After dinner at Lonestar Steakhouse, my in-laws went back to the same theater to see Spirit Of The Dance, a Riverdance-type show, while Val and I relaxed in the cabin's jacuzzi tub, albeit without the jets on because supposedly that's a no-no for pregnant womenfolk. When Val got out I did turn on the jets for myself for a few minutes, which she said was fine. Was it? I mean, she said it like, "Please, go ahead and do all those things that I can't do, just because you're a guy and can't carry your own child with a need to protect the baby inside, I'm okay with all of it." Seems like a green light to me!

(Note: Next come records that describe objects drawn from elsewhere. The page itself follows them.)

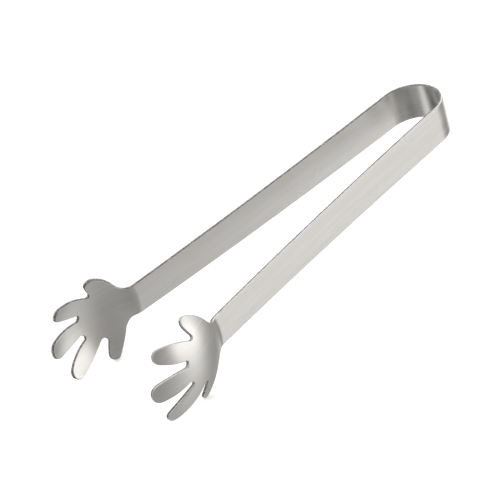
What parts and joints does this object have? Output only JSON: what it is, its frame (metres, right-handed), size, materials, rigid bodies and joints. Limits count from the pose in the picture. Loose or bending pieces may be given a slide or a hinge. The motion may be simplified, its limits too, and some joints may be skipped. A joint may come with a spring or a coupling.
{
  "type": "ice tongs",
  "caption": "Spring ice tongs bent from a strip of brushed stainless steel, with a round bow and a small cupped hand with spread fingers at the end of each arm.",
  "frame": {"origin": "centre of the bounding box at the lowest edge of the hands, with the strip standing on edge", "axes": "+X from the bow to the fingertips, +Y from the right arm to the left arm, +Z across the strip's width toward the thumbs"},
  "size_m": [0.1527, 0.0496, 0.0303],
  "materials": {
    "brushed_steel": "brushed along the strip, tumbled edges"
  },
  "bodies": {
    "bow": {"bow": "brushed_steel"},
    "left_jaw": {"left_arm": "brushed_steel", "left_wrist": "brushed_steel", "left_palm": "brushed_steel", "left_thumb": "brushed_steel", "left_index": "brushed_steel", "left_middle": "brushed_steel", "left_ring": "brushed_steel", "left_little": "brushed_steel"},
    "right_jaw": {"right_arm": "brushed_steel", "right_wrist": "brushed_steel", "right_palm": "brushed_steel", "right_thumb": "brushed_steel", "right_index": "brushed_steel", "right_middle": "brushed_steel", "right_ring": "brushed_steel", "right_little": "brushed_steel"}
  },
  "joints": [
    {"name": "left_flex", "type": "hinge", "parent": "bow", "child": "left_jaw", "pos_m": [-0.04778, 0.01118, 0.0151], "axis": [0, 0, -1], "range_deg": [-3, 9.3], "stiffness_Nm_per_rad": 4.65},
    {"name": "right_flex", "type": "hinge", "parent": "bow", "child": "right_jaw", "pos_m": [-0.04778, -0.01118, 0.0151], "axis": [0, 0, 1], "range_deg": [-3, 9.3], "stiffness_Nm_per_rad": 4.65}
  ],
  "couplings": [
    {"joint": "right_flex", "follows": "left_flex", "ratio": 1}
  ]
}
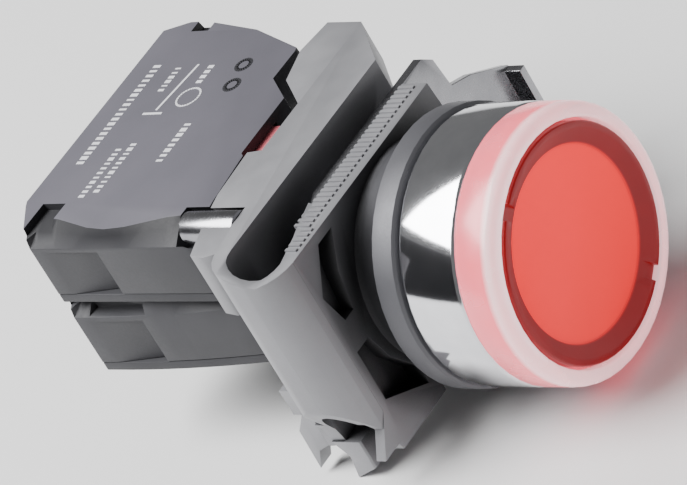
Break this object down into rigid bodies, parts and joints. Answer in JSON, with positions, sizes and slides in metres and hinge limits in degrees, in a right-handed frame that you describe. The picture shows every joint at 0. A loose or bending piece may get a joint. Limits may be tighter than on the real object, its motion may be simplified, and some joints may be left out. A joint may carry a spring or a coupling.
{
  "type": "illuminated push button",
  "caption": "Round illuminated push button with a chrome head, a red lens, a die-cast collar and clip-on contact and lamp blocks for mounting through a panel.",
  "frame": {"origin": "middle of the gasket face that rests on the front of the panel, on the push axis", "axes": "+Y along the push axis, from the lens into the panel; +Z towards the marked side of the contact block; +X towards the thumb end of the locking slide"},
  "size_m": [0.0476, 0.0641, 0.032],
  "materials": {
    "chrome": "bright chrome plate",
    "zinc": "fine satin zinc die casting",
    "plated_steel": "bright zinc plate",
    "clear_plastic": "clear, smooth",
    "red_lens": "translucent, smooth",
    "red_plastic": "moulded",
    "white_plastic": "moulded, slightly translucent",
    "rubber": "matt",
    "grey_plastic": "moulded, fine satin",
    "cover_plastic": "moulded, fine satin",
    "spring_steel": "bright drawn wire",
    "brass": "stamped strip",
    "silver": "silver alloy",
    "board": "solder resist",
    "led": "clear epoxy",
    "resistor": "lacquer"
  },
  "bodies": {
    "housing": {"bezel": "chrome", "panel_gasket": "rubber", "clear_ring": "clear_plastic", "return_spring": "spring_steel", "head_sleeve": "zinc", "collar": "zinc", "contact_block_case": "grey_plastic", "contact_block_cover": "cover_plastic", "bridge_spring": "spring_steel", "fixed_contact_left": "brass", "fixed_contact_right": "brass", "lamp_block_case": "grey_plastic", "lamp_block_cover": "cover_plastic", "circuit_board": "board", "led": "led", "series_resistor": "resistor", "rectifier": "rubber", "lamp_terminal_left": "brass", "lamp_terminal_right": "brass"},
    "button": {"red_lens": "red_lens", "diffuser": "white_plastic", "pusher": "white_plastic", "pusher_bar": "white_plastic", "retaining_ring": "spring_steel"},
    "moving_contact": {"contact_plunger": "red_plastic", "contact_bridge": "silver"},
    "slide": {"locking_slide": "plated_steel"},
    "collar_screw": {"clamp_screw": "plated_steel"},
    "contact_clamp_left": {"contact_saddle_left": "plated_steel"},
    "contact_screw_left": {"contact_terminal_screw_left": "plated_steel"},
    "contact_clamp_right": {"contact_saddle_right": "plated_steel"},
    "contact_screw_right": {"contact_terminal_screw_right": "plated_steel"},
    "lamp_clamp_left": {"lamp_saddle_left": "plated_steel"},
    "lamp_screw_left": {"lamp_terminal_screw_left": "plated_steel"},
    "lamp_clamp_right": {"lamp_saddle_right": "plated_steel"},
    "lamp_screw_right": {"lamp_terminal_screw_right": "plated_steel"}
  },
  "joints": [
    {"name": "press", "type": "slide", "parent": "housing", "child": "button", "axis": [0, 1, 0], "range_m": [0, 0.004], "stiffness_N_per_m": 700, "springref_m": -0.004, "deforming": ["return_spring"]},
    {"name": "contact_travel", "type": "slide", "parent": "housing", "child": "moving_contact", "axis": [0, 1, 0], "range_m": [0, 0.004], "deforming": ["bridge_spring"]},
    {"name": "lock_slide", "type": "slide", "parent": "housing", "child": "slide", "axis": [-1, 0, 0], "range_m": [0, 0.003]},
    {"name": "clamp_screw_turn", "type": "hinge", "parent": "housing", "child": "collar_screw", "pos_m": [-0.0123, 0.02, 0.0137], "axis": [0, 1, 0], "continuous": true},
    {"name": "contact_clamp_left_lift", "type": "slide", "parent": "housing", "child": "contact_clamp_left", "axis": [0, 1, 0], "range_m": [0, 0.0021]},
    {"name": "contact_screw_left_turn", "type": "hinge", "parent": "contact_clamp_left", "child": "contact_screw_left", "pos_m": [-0.008, 0.046, 0.01], "axis": [0, 1, 0], "range_deg": [0, 1080]},
    {"name": "contact_clamp_right_lift", "type": "slide", "parent": "housing", "child": "contact_clamp_right", "axis": [0, 1, 0], "range_m": [0, 0.0021]},
    {"name": "contact_screw_right_turn", "type": "hinge", "parent": "contact_clamp_right", "child": "contact_screw_right", "pos_m": [0.016, 0.046, 0.01], "axis": [0, 1, 0], "range_deg": [0, 1080]},
    {"name": "lamp_clamp_left_lift", "type": "slide", "parent": "housing", "child": "lamp_clamp_left", "axis": [0, 1, 0], "range_m": [0, 0.0021]},
    {"name": "lamp_screw_left_turn", "type": "hinge", "parent": "lamp_clamp_left", "child": "lamp_screw_left", "pos_m": [-0.008, 0.046, 0], "axis": [0, 1, 0], "range_deg": [0, 1080]},
    {"name": "lamp_clamp_right_lift", "type": "slide", "parent": "housing", "child": "lamp_clamp_right", "axis": [0, 1, 0], "range_m": [0, 0.0021]},
    {"name": "lamp_screw_right_turn", "type": "hinge", "parent": "lamp_clamp_right", "child": "lamp_screw_right", "pos_m": [0.016, 0.046, 0], "axis": [0, 1, 0], "range_deg": [0, 1080]}
  ],
  "couplings": [
    {"joint": "contact_travel", "follows": "press", "ratio": 1},
    {"joint": "contact_screw_left_turn", "follows": "contact_clamp_left_lift", "rad_per_m": 8975.9},
    {"joint": "contact_screw_right_turn", "follows": "contact_clamp_right_lift", "rad_per_m": 8975.9},
    {"joint": "lamp_screw_left_turn", "follows": "lamp_clamp_left_lift", "rad_per_m": 8975.9},
    {"joint": "lamp_screw_right_turn", "follows": "lamp_clamp_right_lift", "rad_per_m": 8975.9}
  ]
}
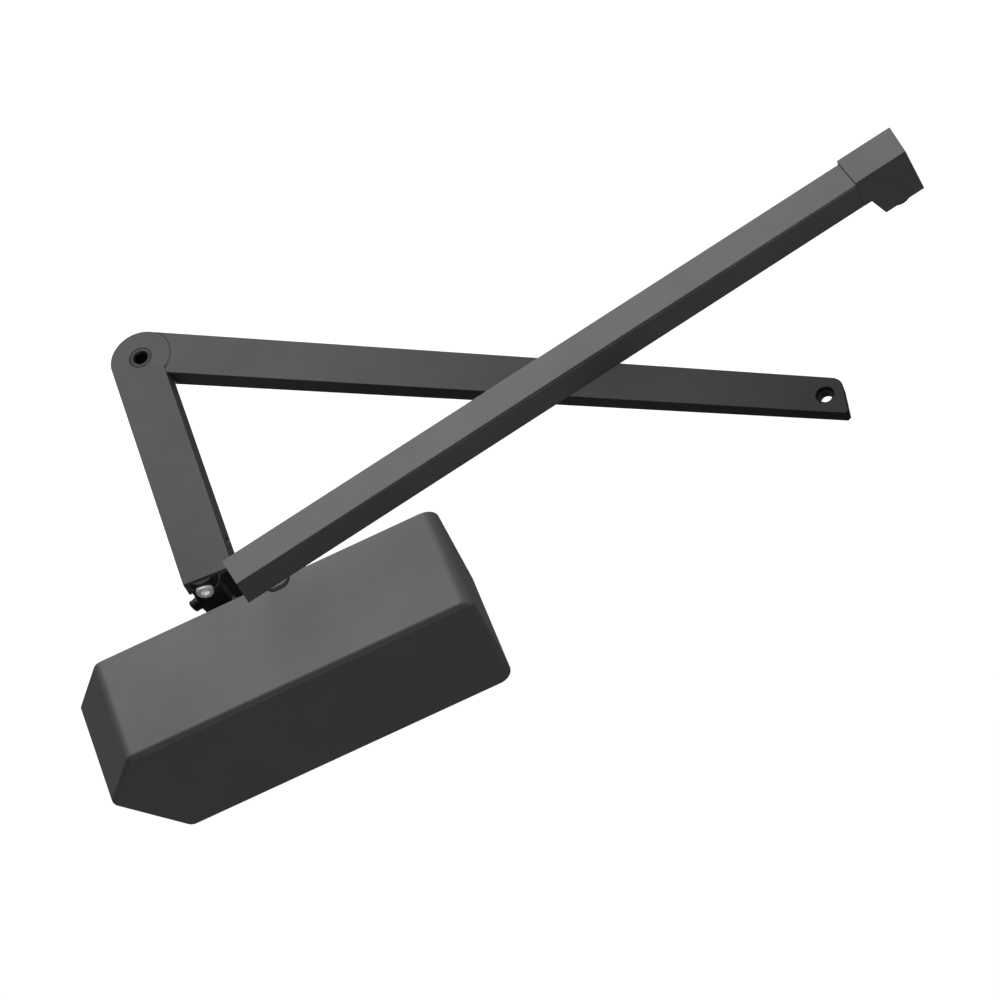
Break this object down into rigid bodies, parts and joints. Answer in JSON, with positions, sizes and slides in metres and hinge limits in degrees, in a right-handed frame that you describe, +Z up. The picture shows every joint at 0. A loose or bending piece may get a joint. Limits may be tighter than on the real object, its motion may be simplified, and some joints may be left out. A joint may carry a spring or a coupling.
{
  "type": "surface-mounted door closer",
  "caption": "Surface-mounted hydraulic door closer: pointed box cover over the body, folding flat arm on the spindle and a stay rail with an end block.",
  "frame": {"origin": "on the back plate's rear face, where it lies against the door, level with the cylinder's bore and half way along the body", "axes": "+X along the body towards its square end, +Y through the back plate into the door, +Z up along the spindle towards the arms"},
  "size_m": [0.7979, 0.3803, 0.1824],
  "materials": {
    "black_paint": "satin black powder coat with a fine texture",
    "cast_paint": "dark painted casting",
    "dark_steel": "blackened steel",
    "zinc": "bright zinc plate",
    "spring_steel": "oiled spring steel",
    "bright_steel": "ground steel",
    "bronze": "plain bronze",
    "rubber": "matt black rubber",
    "nylon": "black nylon"
  },
  "bodies": {
    "closer_body": {"cover": "black_paint", "back_plate": "cast_paint", "body_casting": "cast_paint", "mounting_screw_1": "zinc", "mounting_screw_2": "zinc", "mounting_screw_3": "zinc", "mounting_screw_4": "zinc", "cover_screw_1": "dark_steel", "cover_screw_2": "dark_steel", "left_end_plug": "dark_steel", "left_plug_seal": "rubber", "right_end_plug": "dark_steel", "right_plug_seal": "rubber", "spring_seat": "bright_steel", "closing_spring": "spring_steel", "upper_bearing": "bronze", "shaft_seal": "rubber", "bearing_retainer": "dark_steel", "bottom_cap": "dark_steel", "lower_bearing": "bronze", "rail_bracket": "black_paint", "bracket_screw_1": "zinc", "bracket_screw_2": "zinc", "shoe_pin": "zinc"},
    "spindle_and_arm": {"spindle_pinion": "bright_steel", "main_arm": "black_paint", "arm_hub": "dark_steel", "hub_set_screw": "zinc", "hub_side_screw": "dark_steel", "hub_cross_pin": "dark_steel", "elbow_bolt": "dark_steel", "elbow_washer": "zinc", "elbow_nut": "zinc"},
    "forearm_body": {"forearm": "black_paint", "elbow_bush": "bronze", "forearm_end_bush": "zinc"},
    "piston_body": {"piston": "bright_steel", "piston_ring_left": "bronze", "piston_ring_right": "bronze", "piston_check_valve": "zinc"},
    "shoe_body": {"slide_shoe": "nylon"},
    "rail_body": {"slide_rail": "black_paint", "rail_end_plug": "nylon", "stop_buffer": "rubber", "stop_clamp": "bright_steel", "stop_clamp_screw": "zinc", "end_block": "black_paint", "end_block_screw_1": "dark_steel", "end_block_screw_2": "dark_steel", "swivel_grub_screw": "dark_steel"},
    "foot_body": {"frame_swivel": "dark_steel"},
    "backcheck_screw": {"backcheck_valve": "bronze"},
    "sweep_screw": {"sweep_valve": "bronze"},
    "latch_screw": {"latch_valve": "bronze"},
    "force_screw": {"closing_force_adjuster": "zinc"}
  },
  "joints": [
    {"name": "spindle_swing", "type": "hinge", "parent": "closer_body", "child": "spindle_and_arm", "pos_m": [-0.0432, -0.022, 0], "axis": [0, 0, 1], "range_deg": [0, 150], "stiffness_Nm_per_rad": 6},
    {"name": "elbow_swing", "type": "hinge", "parent": "spindle_and_arm", "child": "forearm_body", "pos_m": [-0.02682, 0.20381, 0.1], "axis": [0, 0, 1], "range_deg": [0, 110]},
    {"name": "piston_slide", "type": "slide", "parent": "closer_body", "child": "piston_body", "axis": [1, 0, 0], "range_m": [0, 0.032], "deforming": ["closing_spring"]},
    {"name": "rail_swing", "type": "hinge", "parent": "closer_body", "child": "shoe_body", "pos_m": [0.012, -0.0576, 0.12], "axis": [0, 0, 1], "range_deg": [-60, 60]},
    {"name": "rail_slide", "type": "slide", "parent": "shoe_body", "child": "rail_body", "axis": [-0.9851, -0.1721, 0], "range_m": [0, 0.2]},
    {"name": "foot_swivel", "type": "hinge", "parent": "rail_body", "child": "foot_body", "pos_m": [0.59453, 0.04417, 0.09], "axis": [0, 0, 1], "range_deg": [-90, 90]},
    {"name": "backcheck_turn", "type": "hinge", "parent": "closer_body", "child": "backcheck_screw", "pos_m": [-0.11, -0.02, 0.015], "axis": [1, 0, 0], "range_deg": [0, 360]},
    {"name": "sweep_turn", "type": "hinge", "parent": "closer_body", "child": "sweep_screw", "pos_m": [-0.11, -0.02, 0], "axis": [1, 0, 0], "range_deg": [0, 360]},
    {"name": "latch_turn", "type": "hinge", "parent": "closer_body", "child": "latch_screw", "pos_m": [-0.11, -0.02, -0.015], "axis": [1, 0, 0], "range_deg": [0, 360]},
    {"name": "force_adjuster_turn", "type": "hinge", "parent": "closer_body", "child": "force_screw", "pos_m": [0.115, -0.052, 0], "axis": [1, 0, 0], "range_deg": [0, 360]}
  ],
  "couplings": [
    {"joint": "piston_slide", "follows": "spindle_swing", "m_per_rad": 0.0118}
  ]
}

Up at the crack of 7, out the door an hour later, zipping up and down the Ozark hills, forgetting that my mother-in-law and Mammaw were in the backseat as I abused the rental car and whipped around every curve like it was a go-cart at Putt-Putt.

Except for the dead battery that kept Val's mother and grandmother at our house for an unexpected hour, all were back in the comforts of home by 3 o'clock. We enjoyed our local Mexican restaurant for dinner, caught up on a few shows on the DVR, and then it was early to bed, early to rise, Val went back to work and I, alas, had to return the rental early Monday morning.

If I have any final thoughts on the trip, it's that Branson is good clean family fun, with better weather in the summer, entertaining shows that are much cheaper than Vegas or New York, plenty of your favorite foods, plenty of places to stay, all kinds of options to play, and only six hours away. Good times.

(So you didn't cheat and see the pictures first? Then you shall be rewarded here!)


Scott Rushing said...

As usual, I enjoyed the photo captions.

Good luck with the mind reading thing. After 15 years, I haven't had any luck with that.

Jeff said...

Yeah, I wasn't figuring on that being a successful enterprise. After all, millions of similar jokes by comedians have to be a little true to be funny, am I right?